On a hardened server, you want as few setuid/setgid binaries, especially such that can be run by a user account that does not need the particular tool, as possible - for one simple reason:

You do not absolutely trust these tools to police what someone does with them. Bugs in such programs or their dependencies that allowed users to circumvent such policing are frequently found, and actively sought for by security researchers and attackers. Misconfiguration (su behaviour is dependent on PAM library configuration) can cause the same problem.

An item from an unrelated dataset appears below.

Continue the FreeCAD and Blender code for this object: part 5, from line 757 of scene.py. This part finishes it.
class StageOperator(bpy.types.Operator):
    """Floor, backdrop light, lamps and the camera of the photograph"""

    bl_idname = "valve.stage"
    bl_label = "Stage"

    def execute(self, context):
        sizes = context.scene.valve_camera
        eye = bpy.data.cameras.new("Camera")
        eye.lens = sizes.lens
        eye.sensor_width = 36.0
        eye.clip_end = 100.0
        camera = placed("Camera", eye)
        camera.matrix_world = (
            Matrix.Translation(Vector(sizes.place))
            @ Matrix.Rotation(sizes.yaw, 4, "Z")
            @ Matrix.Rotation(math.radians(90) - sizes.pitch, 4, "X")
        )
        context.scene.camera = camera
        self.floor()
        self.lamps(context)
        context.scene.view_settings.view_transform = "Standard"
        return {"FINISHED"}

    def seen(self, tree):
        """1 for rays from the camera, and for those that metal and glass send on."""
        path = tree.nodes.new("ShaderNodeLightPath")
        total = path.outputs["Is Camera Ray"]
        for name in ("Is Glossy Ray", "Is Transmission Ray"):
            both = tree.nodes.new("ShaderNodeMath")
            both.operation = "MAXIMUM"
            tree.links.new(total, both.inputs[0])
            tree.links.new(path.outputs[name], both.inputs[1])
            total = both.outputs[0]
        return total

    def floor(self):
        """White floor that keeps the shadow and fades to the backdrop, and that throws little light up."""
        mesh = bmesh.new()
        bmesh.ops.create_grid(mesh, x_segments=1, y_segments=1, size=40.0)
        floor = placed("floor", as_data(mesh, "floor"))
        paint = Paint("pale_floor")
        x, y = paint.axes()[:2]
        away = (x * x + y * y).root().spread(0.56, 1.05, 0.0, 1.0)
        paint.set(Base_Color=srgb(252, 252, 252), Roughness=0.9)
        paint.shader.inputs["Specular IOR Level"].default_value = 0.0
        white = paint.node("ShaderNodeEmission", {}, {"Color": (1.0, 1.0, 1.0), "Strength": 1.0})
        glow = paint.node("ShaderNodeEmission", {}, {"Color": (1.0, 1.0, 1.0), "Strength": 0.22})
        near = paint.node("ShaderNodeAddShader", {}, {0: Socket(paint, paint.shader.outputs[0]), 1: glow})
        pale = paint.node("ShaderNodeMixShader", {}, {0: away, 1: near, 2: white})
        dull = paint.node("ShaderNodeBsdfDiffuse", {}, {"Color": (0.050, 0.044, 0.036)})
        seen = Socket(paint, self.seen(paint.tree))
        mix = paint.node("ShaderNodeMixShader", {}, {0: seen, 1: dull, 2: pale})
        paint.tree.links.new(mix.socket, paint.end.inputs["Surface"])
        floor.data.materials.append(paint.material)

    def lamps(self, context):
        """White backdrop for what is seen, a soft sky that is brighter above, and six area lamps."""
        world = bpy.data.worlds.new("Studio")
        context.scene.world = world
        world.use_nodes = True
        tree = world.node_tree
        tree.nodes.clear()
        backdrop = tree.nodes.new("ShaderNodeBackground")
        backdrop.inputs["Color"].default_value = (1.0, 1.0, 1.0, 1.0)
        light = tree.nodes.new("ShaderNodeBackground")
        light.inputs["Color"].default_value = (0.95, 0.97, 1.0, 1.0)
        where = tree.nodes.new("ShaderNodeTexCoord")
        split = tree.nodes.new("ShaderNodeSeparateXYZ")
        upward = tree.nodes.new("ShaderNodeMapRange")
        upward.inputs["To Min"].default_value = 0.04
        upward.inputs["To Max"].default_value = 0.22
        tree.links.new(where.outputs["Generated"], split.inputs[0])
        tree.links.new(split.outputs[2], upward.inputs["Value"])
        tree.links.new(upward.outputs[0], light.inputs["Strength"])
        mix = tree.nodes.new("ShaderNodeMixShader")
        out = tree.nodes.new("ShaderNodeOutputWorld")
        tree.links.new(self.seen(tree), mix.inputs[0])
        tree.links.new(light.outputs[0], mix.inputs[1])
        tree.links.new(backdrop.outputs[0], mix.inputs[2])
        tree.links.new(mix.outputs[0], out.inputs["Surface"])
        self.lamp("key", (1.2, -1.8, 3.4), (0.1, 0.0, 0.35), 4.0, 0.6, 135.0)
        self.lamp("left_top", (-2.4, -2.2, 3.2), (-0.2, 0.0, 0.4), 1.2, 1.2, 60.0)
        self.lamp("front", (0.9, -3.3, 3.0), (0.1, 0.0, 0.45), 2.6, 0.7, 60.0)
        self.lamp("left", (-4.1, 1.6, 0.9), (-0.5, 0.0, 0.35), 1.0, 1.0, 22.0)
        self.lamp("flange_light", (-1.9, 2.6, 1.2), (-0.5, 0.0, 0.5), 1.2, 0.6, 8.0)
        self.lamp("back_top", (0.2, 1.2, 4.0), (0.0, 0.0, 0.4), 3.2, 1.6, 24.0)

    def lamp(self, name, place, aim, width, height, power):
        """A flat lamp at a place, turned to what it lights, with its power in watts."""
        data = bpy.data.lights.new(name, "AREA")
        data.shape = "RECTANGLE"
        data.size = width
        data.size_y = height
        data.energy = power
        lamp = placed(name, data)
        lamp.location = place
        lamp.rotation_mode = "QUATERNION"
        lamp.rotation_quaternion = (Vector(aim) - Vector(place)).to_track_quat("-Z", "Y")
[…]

So every setuid/setgid binary a given (service or user) account can run is a potential vector to gaining unwanted root access.

While known problems in such software will usually cause patches/update to be available quickly, being forced to install them quickly can cause disruption - and some holes might not be known to everyone, including the vendor.

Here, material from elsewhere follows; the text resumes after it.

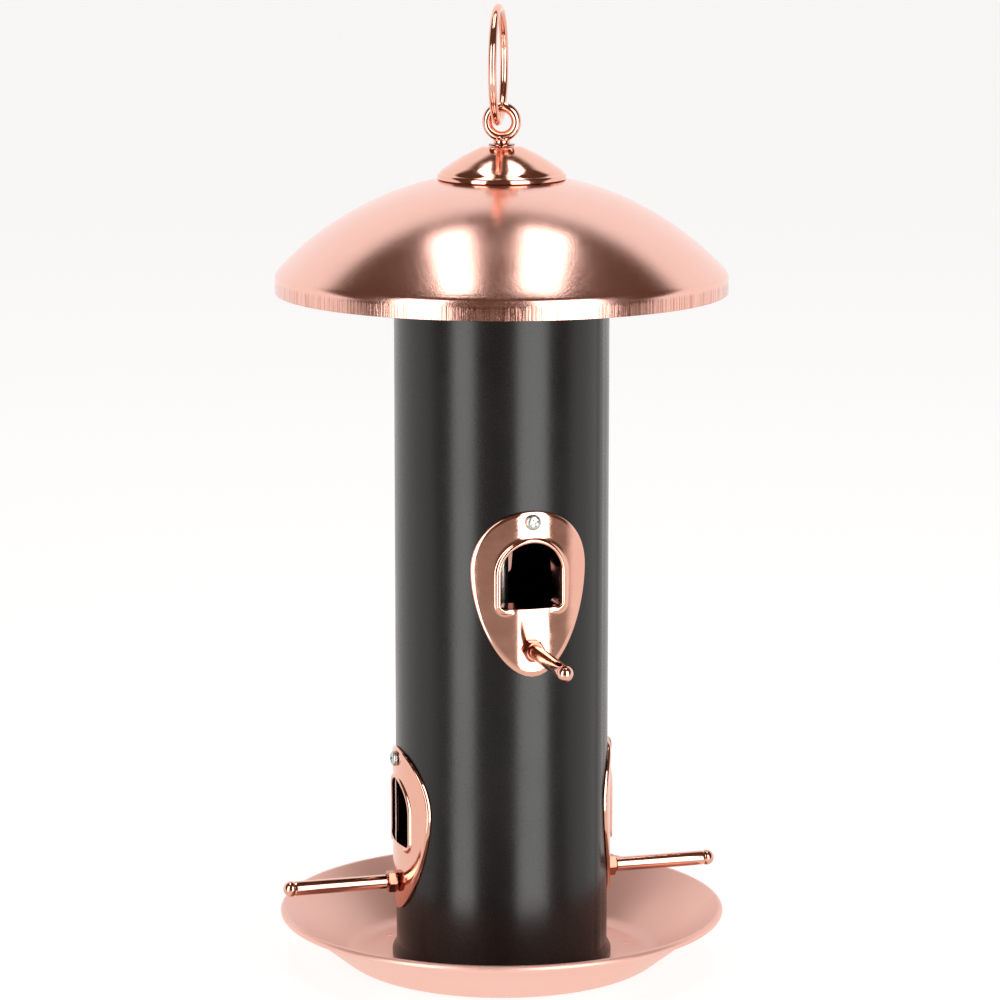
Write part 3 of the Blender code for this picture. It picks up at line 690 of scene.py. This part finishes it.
def perch_mesh(tip_end, shoulder, shank_end):
    """Perch rod along +Z: crimped round tip, polished rod, shoulder and threaded shank."""
    tip = PERCH_TIP_RADIUS
    centre = tip_end - tip
    outline = [(0, tip_end)] + [(tip * math.sin(a), centre + tip * math.cos(a)) for a in
                                [math.pi / 2 * i / 12 for i in range(1, 13)]]
    outline += [(tip, centre - 0.0005), (PERCH_RADIUS - 0.0002, centre - 0.0011),
                (PERCH_RADIUS - 0.0001, centre - 0.0014), (PERCH_RADIUS, centre - 0.0020)]
    outline += [(PERCH_RADIUS, shoulder + (centre - shoulder) * s) for s in (0.7, 0.35)]
    outline += [(PERCH_RADIUS, shoulder + 0.0003), (PERCH_RADIUS - 0.0003, shoulder),
                (PERCH_SHANK, shoulder)]
    outline += thread(PERCH_SHANK, shank_end, shoulder - 0.0002, 0.0007, 0.00025)
    return revolve("perch", outline + [(0, shank_end)], 48)


def build_ports():
    upright = Matrix.Rotation(math.pi / 2, 4, "X")
    height = perch_height("front")

    def reach(node):
        """Nearest and furthest of a front node from the tube's axis."""
        low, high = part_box(node + "_front")
        return -high.y, -low.y

    near, far = reach("perch")
    nut = reach("perch_nut")
    inner = reach("perch_inner_nut")
    screw = reach("port_screw")
    screw_nut = reach("port_screw_nut")
    seat = screw[1] - SCREW_HEAD_HEIGHT
    lifted = Matrix.Translation((0, 0, SCREW_HEIGHT)) @ upright
    pieces = (
        ("port_plate", plate_mesh(), "bright"),
        # The duct and the outer perch nut take the deep look: painted shade, a darker copy of the
        # polished copper.
        ("seed_baffle", baffle_mesh(), "deep"),
        ("perch", moved(perch_mesh(far, nut[1] + GAP, near), upright), "bright"),
        ("perch_nut", moved(hexagon(M4_FLATS, *nut, PERCH_SHANK + GAP), upright), "deep"),
        ("perch_inner_nut", moved(hexagon(M4_FLATS, *inner, PERCH_SHANK + GAP), upright), "zinc"),
        ("port_screw", moved(screw_mesh(seat, screw[0]), lifted), "zinc"),
        ("port_screw_nut", moved(hexagon(M3_FLATS, *screw_nut, SCREW_RADIUS + GAP), lifted),
         "zinc"),
    )
    for side, turn in SIDES:
        place = Matrix.Rotation(math.radians(turn), 4, "Z") @ Matrix.Translation(
            (0, 0, perch_height(side)))
        for name, mesh, look in pieces:
            add_piece(f"{name}_{side}_skin", moved(mesh, place), look, "feeder",
                      f"{name}_{side}")


def build_tie_rod():
    low, high = (corner.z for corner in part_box("tie_rod"))
    outline = [(0, high), (ROD_RADIUS - 0.0006, high)]
    outline += thread(ROD_RADIUS, high - 0.014, high - 0.0004, 0.0008, 0.0003)
    outline += [(ROD_RADIUS - 0.0001, high - 0.0145), (ROD_RADIUS - 0.0001, low + 0.0190)]
    outline += thread(ROD_RADIUS, low + 0.0004, low + 0.0185, 0.0008, 0.0003)
    outline += [(ROD_RADIUS - 0.0006, low), (0, low)]
    add_piece("tie_rod_threaded", revolve("tie_rod", outline, 32), "zinc", "feeder", "tie_rod")
    for name in ("rod_nut", "base_nut", "coupling_nut"):
        bottom, top = (corner.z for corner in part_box(name))
        add_piece(name + "_hex", hexagon(M5_FLATS, bottom, top, ROD_RADIUS + GAP), "zinc",
                  "feeder", name)
    for name, body, bore, look in (("rod_washer", "feeder", ROD_RADIUS + GAP, "zinc"),
                                   ("base_washer", "feeder", ROD_RADIUS + GAP, "zinc"),
                                   # The eye washer takes the deep look too: copper darkened as
                                   # painted shade.
                                   ("eye_washer", "eye_seal", SHANK_RADIUS + GAP, "deep")):
        lowest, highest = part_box(name)
        middle = (lowest.z + highest.z) / 2
        line = [(bore, middle), (highest.x, middle)]
        add_piece(name + "_disc", revolve(name, sheet_section(line, highest.z - lowest.z), 64),
                  look, body, name)


# ---------------------------------------------------------------- eye bolt and ring
def torus(major, minor, around, section, lift=None):
    outline = [(major + minor * math.cos(2 * math.pi * i / section),
                minor * math.sin(2 * math.pi * i / section)) for i in range(section)]
    return revolve("wire_ring", outline, around, lift)


def build_eye():
    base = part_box("eye_washer")[1].z + GAP
    centre = EYE_HIGH.z - EYE_RADIUS
    loop = moved(torus(EYE_RADIUS - EYE_WIRE, EYE_WIRE, 96, 28), Matrix.Translation(
        (0, 0, centre)) @ Matrix.Rotation(EYE_YAW, 4, "Z") @ Matrix.Rotation(math.pi / 2, 4, "X"))
    neck = centre - EYE_RADIUS
    outline = [(0, neck + 1.5 * EYE_WIRE), (0.9 * EYE_WIRE, neck + 1.4 * EYE_WIRE),
               (1.12 * EYE_WIRE, neck + 0.8 * EYE_WIRE), (SHANK_RADIUS, base + 0.0012)]
    outline += [(0.0029, base + 0.0010), (0.0030, base + 0.0008), (0.0030, base + 0.0001),
                (0.0029, base), (SHANK_RADIUS, base)]
    outline += thread(SHANK_RADIUS, EYE_LOW.z + 0.0003, base - 0.0003, 0.0008, 0.0003)
    outline += [(SHANK_RADIUS - 0.0005, EYE_LOW.z), (0, EYE_LOW.z)]
    mesh = combined(loop, [("UNION", revolve("eye_shank", outline, 48))])
    add_piece("eye_bolt_forged", mesh, "bright", "eye", "eye_bolt")

    outer = (RING_HIGH.z - RING_LOW.z) / 2
    major = outer - RING_WIRE

    def butt_joint(angle, radius, height):
        """The closed gap where the ring's wire ends meet."""
        off = abs((angle - math.radians(120) + math.pi) % (2 * math.pi) - math.pi)
        groove = max(0.0, 1 - off * major / 0.00035) * 0.00012
        return -groove if radius > major else groove

    ring = torus(major, RING_WIRE, 288, 28, butt_joint)
    stand = Matrix.Translation((RING_HIGH + RING_LOW) / 2) @ Matrix.Rotation(
        EYE_YAW, 4, "Z") @ Matrix.Rotation(math.pi / 2, 4, "Y")
    add_piece("ring_wire", moved(ring, stand), "bright", "ring", "hanging_ring")


# ---------------------------------------------------------------- studio
def aimed(obj, target):
    obj.rotation_euler = (Vector(target) - obj.location).to_track_quat("-Z", "Y").to_euler()


def round_camera(turn, distance, height):
    """A place round the feeder, its turn counted from the camera's own side to its right."""
    a = CAMERA_TURN + turn
    return Vector((distance * math.sin(a), -distance * math.cos(a), height))


def box_light(name, wide, long):
    """A box light, as bright all over as the others."""
    light = bpy.data.lights.new(name, "AREA")
    light.shape = "RECTANGLE"
    light.size, light.size_y = wide, long
    light.energy = BOX_RADIANCE * math.pi * wide * long
    box = bpy.data.objects.new(name, light)
    bpy.context.scene.collection.objects.link(box)
    return box


def add_softbox(name, turn, distance, height, wide, tall):
    """A box light that stands round the feeder and faces it squarely."""
    box = box_light(name, wide, tall)
    box.location = round_camera(math.radians(turn), distance, height)
    aimed(box, (0, 0, height))


def add_overhead(name, aside, back, height, wide, long):
    """A box light over the feeder that faces down, placed from the camera's point of view."""
    box = box_light(name, wide, long)
    right = Vector((math.cos(CAMERA_TURN), math.sin(CAMERA_TURN), 0))
    away = Vector((-math.sin(CAMERA_TURN), math.cos(CAMERA_TURN), 0))
    box.location = right * aside + away * back + Vector((0, 0, height))
    box.rotation_euler = (0, 0, CAMERA_TURN)


def stage_piece(name, mesh, colour, glow):
    """Pale paper round the object. It stays out of reflections, which the world gives instead."""
    nodes = Nodes(name + "_paper")
    nodes.shader.inputs["Emission Color"].default_value = (1, 1, 1, 1)
    nodes.shader.inputs["Emission Strength"].default_value = glow
    grain = nodes.noise(nodes.place(), 60.0, 2.0, 0.5)
    tone = nodes.blend(grain, (colour, colour, colour, 1), (*[colour * 0.98] * 3, 1))
    mesh.materials.append(nodes.finish(tone, 0.7, None, metallic=0.0))
    piece = bpy.data.objects.new(name, mesh)
    bpy.context.scene.collection.objects.link(piece)
    piece.visible_glossy = False
    piece.visible_shadow = False
    return piece


def build_stage():
    outline = arc((0, 0), FLOOR_RADIUS, 0, 2 * math.pi * 95 / 96, 96)
    ground = TRAY_LOW.z - 0.00005
    stage_piece("floor", extruded("floor", outline, ground - 0.02, ground), 0.35, 0.75)
    reach = FLOOR_RADIUS - 0.5
    shell = revolve("backdrop", arc((0, 0), reach, math.radians(-30), math.pi / 2, 25), 64)
    backdrop = stage_piece("backdrop", shell, 0.0, 0.985)
    backdrop.visible_diffuse = False
    backdrop.visible_transmission = False


def build_world():
    """A pale sweep behind and below the feeder; a dark studio in front of it and above."""
    world = bpy.data.worlds.new("studio")
    bpy.context.scene.world = world
    world.use_nodes = True
    tree = world.node_tree
    away = (-math.sin(CAMERA_TURN), math.cos(CAMERA_TURN), SWEEP_LEAN)
    dot = tree.nodes.new("ShaderNodeVectorMath")
    dot.operation = "DOT_PRODUCT"
    dot.inputs[1].default_value = away
    coordinates = tree.nodes.new("ShaderNodeTexCoord")
    tree.links.new(coordinates.outputs["Generated"], dot.inputs[0])
    ramp = tree.nodes.new("ShaderNodeMapRange")
    ramp.interpolation_type = "SMOOTHSTEP"
    ramp.inputs["From Min"].default_value = SWEEP_EDGE - SWEEP_BLUR
    ramp.inputs["From Max"].default_value = SWEEP_EDGE + SWEEP_BLUR
    tree.links.new(dot.outputs["Value"], ramp.inputs["Value"])
    mix = tree.nodes.new("ShaderNodeMix")
    mix.data_type = "RGBA"
    tree.links.new(ramp.outputs["Result"], mix.inputs[0])
    mix.inputs[6].default_value = STUDIO_DARK
    mix.inputs[7].default_value = SWEEP_PALE
    height = tree.nodes.new("ShaderNodeSeparateXYZ")
    tree.links.new(coordinates.outputs["Generated"], height.inputs[0])
    floor = tree.nodes.new("ShaderNodeMapRange")
    floor.inputs["From Min"].default_value, floor.inputs["From Max"].default_value = -0.10, -0.45
    tree.links.new(height.outputs["Z"], floor.inputs["Value"])
    shade = tree.nodes.new("ShaderNodeMix")
    shade.data_type = "RGBA"
    tree.links.new(floor.outputs["Result"], shade.inputs[0])
    tree.links.new(mix.outputs[2], shade.inputs[6])
    shade.inputs[7].default_value = FLOOR_TONE
    tree.links.new(shade.outputs[2], tree.nodes["Background"].inputs["Color"])


def build_camera():
    data = bpy.data.cameras.new("camera")
    data.lens = LENS
    data.sensor_width = 36.0
    data.clip_start, data.clip_end = 0.05, 50.0
    camera = bpy.data.objects.new("camera", data)
    bpy.context.scene.collection.objects.link(camera)
    place = round_camera(0, CAMERA_DISTANCE, CAMERA_HEIGHT)
    right = Vector((math.cos(CAMERA_TURN), math.sin(CAMERA_TURN), 0))
    camera.location = place + right * CAMERA_ASIDE
    camera.rotation_euler = (math.pi / 2 - CAMERA_PITCH, 0, CAMERA_TURN)
    bpy.context.scene.camera = camera


bpy.context.scene.view_settings.view_transform = "Standard"
build_camera()
build_stage()
build_world()
add_softbox("softbox_left", -41, 1.3, 0.45, 0.56, 1.7)
add_softbox("softbox_right", 33, 1.3, 0.45, 0.76, 1.7)
add_overhead("overhead_left", -0.37, 0.20, 1.80, 0.28, 1.0)
add_overhead("overhead_right", 0.32, 0.20, 1.80, 0.33, 1.0)
build_roof()
build_tray()
build_tube()
build_ports()
build_tie_rod()
build_eye()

So to minimize the chance of an urgent problem to solve, it makes sense to do something like https://stackoverflow.com/questions/2189976/find-suid-and-gid-files-under-root, then research which of these can be done away with (most of them IF you are running a purpose-built server and know what you are doing), preferrably using methods like dpkg-statoverride that your package management systems supports for keeping such changes permanent.

There is another reason to restrict access to "su" in specific setups with old school NFS - you might, for essentially political reasons, restrict the root account (that some users might get for, again, political reasons. Bad practice nonetheless) from using su trivially, since it circumvents the root_squash flag of an NFS mount.